The Selling Process and Post-sale Coordination
Communication is key to the sales process. It is critical to communicate with the stakeholders in stages, and at the appropriate time, regarding the owner’s transition and what it means for them. This process may take weeks, months, or even years and will depend on the nature of the exit strategy.
The exit strategy may include one or several of the following:
- Sale to Outside Owner
- Private Equity Recapitalization
- Employee Stock Ownership Plan
- Management Buyout (including family members)
- Family Wealth Transfer and Gifting Driven Sale. This is similar to a Management Buyout but with different motivations and economics.
Your objectives are defined and modified as your personal wealth planning evolves, your advisory team is put in place, and the business is positioned toward maximum value and a successful transition.
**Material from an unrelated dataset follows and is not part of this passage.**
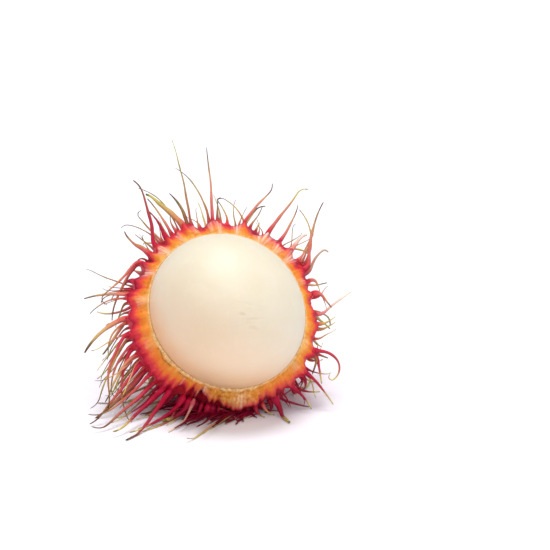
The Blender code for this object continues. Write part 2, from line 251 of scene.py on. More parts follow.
# the spines at the torn edge: clock and polar of the foot in degrees, length in mm, heading, turn, hook and
# forward in degrees, radius in mm, then hue from -0.25 (maroon, painted shade for spines low under the
# fruit) by 0 (crimson), 0.25 (red), 0.5 (salmon), 0.75 (yellow-green) and 1 (tan) to 1.25 (cream), and how
# flat the spine is
edgeRows = np.array([
    # top
    (107, 92, 19.4, 96, 10, 0, -6, 0.36, 0.92, 0.1),
    (96, 96, 15, 95, 48, 0, -14, 0.34, 0.85, 0.2),
    (94, 92, 16.6, 90, 4, 0, -4, 0.42, 0.44, 0.2),
    (91, 93, 6.2, 93, -20, -100, -6, 0.34, 1, 0.1),
    (89, 97, 7, 92, 22, 0, -8, 0.3, 0.78, 0),
    (85, 96, 6.4, 104, 26, -20, -8, 0.3, 0.72, 0),
    (75, 97, 9.6, 108, 50, 70, -8, 0.28, 0.74, 0),
    (101, 104, 5, 128, 30, 0, -25, 0.24, 0.8, 0),
    # upper right
    (75, 91, 11.4, 47, 2, 40, -5, 0.42, 0.42, 0.2),
    (71, 97, 6.4, 42, 28, 0, -14, 0.34, 0.9, 0),
    (67, 99, 3, 70, -20, 60, -20, 0.28, 0.8, 0),
    (60, 91, 13.8, 48, 9, -70, -6, 0.44, 0.42, 0.3),
    (51.5, 93, 9.8, 50, 26, 0, -12, 0.42, 0.42, 0.2),
    (43, 92, 5.4, 72, -62, 0, 0, 0.54, 1.25, 0.1),
    (36, 93, 6.5, 60, 8, 0, 0, 0.38, 0.5, 0),
    (34, 96, 7, 66, 4, 0, -4, 0.38, 0.58, 0),
    (32, 96, 13.6, 58, 74, 0, 0, 0.44, 0.54, 0),
    (27, 93, 7.6, 82, -62, -80, 4, 0.46, 1.1, 0.1),
    (29.5, 92, 15.2, 88, -27, 0, 4, 0.48, 0.4, 0.4),
    # right and lower right
    (22, 95, 4, -66, -10, 0, 0, 0.42, 0.45, 0),
    (13, 93, 5.2, -58, 4, 0, 0, 0.46, 0.4, 0),
    (1, 95, 8.8, 44, -12, 0, -6, 0.42, 1.25, 0.1),
    (-5, 95, 4.2, 24, 10, 0, 0, 0.36, 0.72, 0.1),
    (-8, 97, 4.5, 22, 14, 0, -4, 0.36, 0.78, 0.1),
    (-21.5, 92, 12.2, 14, -220, -100, 0, 0.46, 0.22, 0.1),
    (-23, 94, 3.6, -20, 0, 0, -6, 0.48, 0.2, 0),
    (-25, 93, 4.8, -114, 0, 0, 10, 0.52, 1, 0),
    (-25, 93, 7, -82, -4, 0, 4, 0.5, 0.1, 0.1),
    (-36, 93, 9.6, -44, -18, 0, 0, 0.5, 0.08, 0),
    (-39, 94, 4, -60, -70, 0, 0, 0.52, -0.05, 0),
    (-36, 98, 6.6, -44, -60, 50, -4, 0.3, 0.6, 0),
    (-46, 98, 6.4, -34, 36, 0, 0, 0.48, 0, 0),
    (-48, 93, 6.6, -34, -36, 0, 5, 0.5, 0, 0),
    (-57, 98, 7.5, -24, 14, 0, 4, 0.48, -0.05, 0),
    (-61, 92, 8.2, -72, -4, 0, 26, 0.7, -0.08, 0.1),
    # bottom
    (-64, 96, 3.8, -80, -110, 0, 10, 0.5, -0.1, 0),
    (-69, 94, 3.8, -58, 40, 0, 18, 0.4, 0.38, 0),
    (-74, 94, 4, -66, 10, 0, 20, 0.46, 0.12, 0),
    (-79, 96, 4.6, -70, 16, 0, 26, 0.5, -0.2, 0),
    (-84, 100, 18.5, 212, 0, 0, 56, 0.24, 0.95, 0),
    (-88, 98, 19.6, 217, -6, -50, 50, 0.44, 0.45, 0.3),
    (276, 100, 9, 226, -4, 0, 58, 0.46, -0.2, 0),
    (272, 102, 14.5, 214, -8, 0, 60, 0.54, -0.25, 0.2),
    (268, 100, 14.5, 206, 6, 0, 56, 0.56, -0.25, 0.2),
    (264, 101, 14, 200, 10, 0, 54, 0.56, -0.25, 0.2),
    (260, 94, 3.6, 262, 0, 0, 20, 0.6, -0.2, 0),
    (267, 95, 7.4, 300, -100, 0, 34, 0.48, 0.04, 0),
    (257, 93, 5.6, 214, -14, 0, 14, 0.6, -0.04, 0.1),
    (245.5, 93, 7.6, 222, -24, 0, 20, 0.86, -0.05, 0.1),
    (266, 103, 10, 190, -4, 0, 34, 0.5, -0.2, 0),
    (262, 100, 13, 222, -30, 30, 54, 0.56, -0.25, 0.2),
    (258, 99, 13, 204, 10, 0, 54, 0.56, -0.25, 0.2),
    (254, 98, 12, 214, 0, 0, 50, 0.5, -0.2, 0.2),
    (253, 95, 5.6, 226, -16, 0, 20, 0.44, 0, 0),
    (247.5, 90, 10.6, 240, -4, 0, 30, 0.36, 1.2, 0),
    (246, 96, 9.5, 228, -4, 0, 36, 0.32, 0.45, 0),
    # lower left
    (243, 100, 15, 222, -16, 20, 32, 0.34, 0.02, 0),
    (240, 95, 14, 250, -56, 0, 33, 0.38, 0.3, 0.1),
    (241, 92, 16.2, 222, -30, 0, 34, 0.54, 0, 0.1),
    (235, 99, 8, 222, -20, 0, 20, 0.42, 0, 0),
    (232, 92, 18, 236, -12, -16, 38, 0.56, 0.03, 0.2),
    (229, 104, 9, 194, 0, 0, 8, 0.34, 0.95, 0.3),
    (228, 92, 17.4, 223, 0, -26, 33, 0.56, 0, 0.2),
    (225, 98, 14.5, 234, -34, 0, 24, 0.36, 0.02, 0),
    (222, 95, 19, 222, -2, -60, 26, 0.52, 0.18, 0.2),
    (222, 103, 9, 200, 10, 0, 6, 0.32, 0.95, 0.3),
    (217, 92, 16.5, 230, -32, -30, 12, 0.42, 0.28, 0.2),
    (216, 104, 9.5, 236, -44, 0, 4, 0.34, 0.95, 0.4),
    (213, 99, 14.8, 230, -16, 0, 8, 0.52, 0.32, 0.6),
    (209, 93, 17.8, 233, -4, -22, 12, 0.52, 0.24, 0.2),
    (206, 98, 9, 226, 20, 0, 0, 0.36, 0.85, 0),
    (203, 92, 12.8, 218, 46, -30, 2, 0.42, 0.6, 0.3),
    (199, 94, 17.4, 243, 54, 8, 6, 0.48, 0.24, 0.1),
    (197, 94, 13, 223, 56, 26, 0, 0.46, 0.34, 0.1),
    (193, 99, 3.8, 221, 0, 0, -6, 0.34, 0.9, 0),
    (192, 95, 18, 237, 22, -42, 2, 0.4, 0.8, 0),
    (190, 92, 18.2, 231, 60, -30, 6, 0.48, 0.28, 0.1),
    (186, 98, 9, 222, 34, 0, -2, 0.28, 1, 0),
    (183, 98, 9.6, 200, 82, 0, -4, 0.38, 0.6, 0.3),
    (181, 92, 12.2, 201, 38, 0, 4, 0.5, 0.58, 0.6),
    (177, 97, 3.6, 205, 30, 0, -2, 0.28, 0.95, 0),
    (171, 98, 6.4, 246, 6, 0, -4, 0.34, 0.95, 0.1),
    (169, 96, 9.6, 170, 64, 0, -6, 0.36, 0.4, 0),
    (167, 92, 9.9, 174, 22, 0, 0, 0.48, 0.5, 0.2),
    (160, 103, 11.4, 164, -18, 20, -10, 0.28, 0.92, 0),
    (158, 95, 2.6, 196, 50, 40, 0, 0.6, 0, 0),
    # upper left
    (146, 92, 13.8, 227, -7, 120, 4, 0.46, 0.4, 0.1),
    (146, 98, 14.6, 227, 38, 0, -6, 0.52, 0.38, 0.1),
    (151, 104, 3.6, 130, 0, 0, -20, 0.25, 0.35, 0),
    (139, 92, 7.4, 150, -24, -24, 4, 0.52, 0.36, 0.1),
    (134, 98, 5.8, 142, -6, 0, -12, 0.32, 0.9, 0),
    (132.5, 92, 15.2, 91, 28, 22, 4, 0.52, 0.14, 0.1),
    (128.5, 100, 11, 128, 52, 40, -12, 0.28, 0.92, 0),
    (126.5, 103, 11.2, 131, -4, -110, -20, 0.4, 0.62, 0.1),
    (129, 97, 7, 120, 8, 0, -8, 0.28, 0.4, 0),
    (124.5, 92, 7.6, 100, 44, 0, 0, 0.5, 0.06, 0.1),
    (120, 96, 10.2, 112, 22, 0, -6, 0.44, 0.5, 0.1),
    (112, 92, 11, 134, 8, 24, 4, 0.58, 0.66, 0.5),
    (117, 94, 4.4, 140, -60, 0, 0, 0.36, 0.4, 0),
    (115, 99, 14.4, 104, 54, 0, -14, 0.3, 0.9, 0),
    (109, 95, 9, 100, 38, 0, -4, 0.46, 0.95, 0.4),
    (109, 103, 6, 138, 0, 0, -20, 0.25, 0.9, 0),
], float)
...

Once you have selected your exit strategy and have initiated your sales process, your transition has already started. While you may not have signed the countless legal documents, your priorities have already started to change and will continue to over time.
As a group, business owners tend to see their “post-sale” life optimistically, with an exciting new active stage characterized by continued personal growth, personal reinvention, and new beginnings. At the same time, they have a strong connection to their business, which has played a prominent role in their personal identification. For these reasons, the exit planning process needs to be thoughtful, strategic, and executed across all elements with excellence, leaving no stone or issue unturned. While your past was essential to becoming who you are today, it is your future that you are looking forward to; a future that includes new decisions, objectives, and possibilities.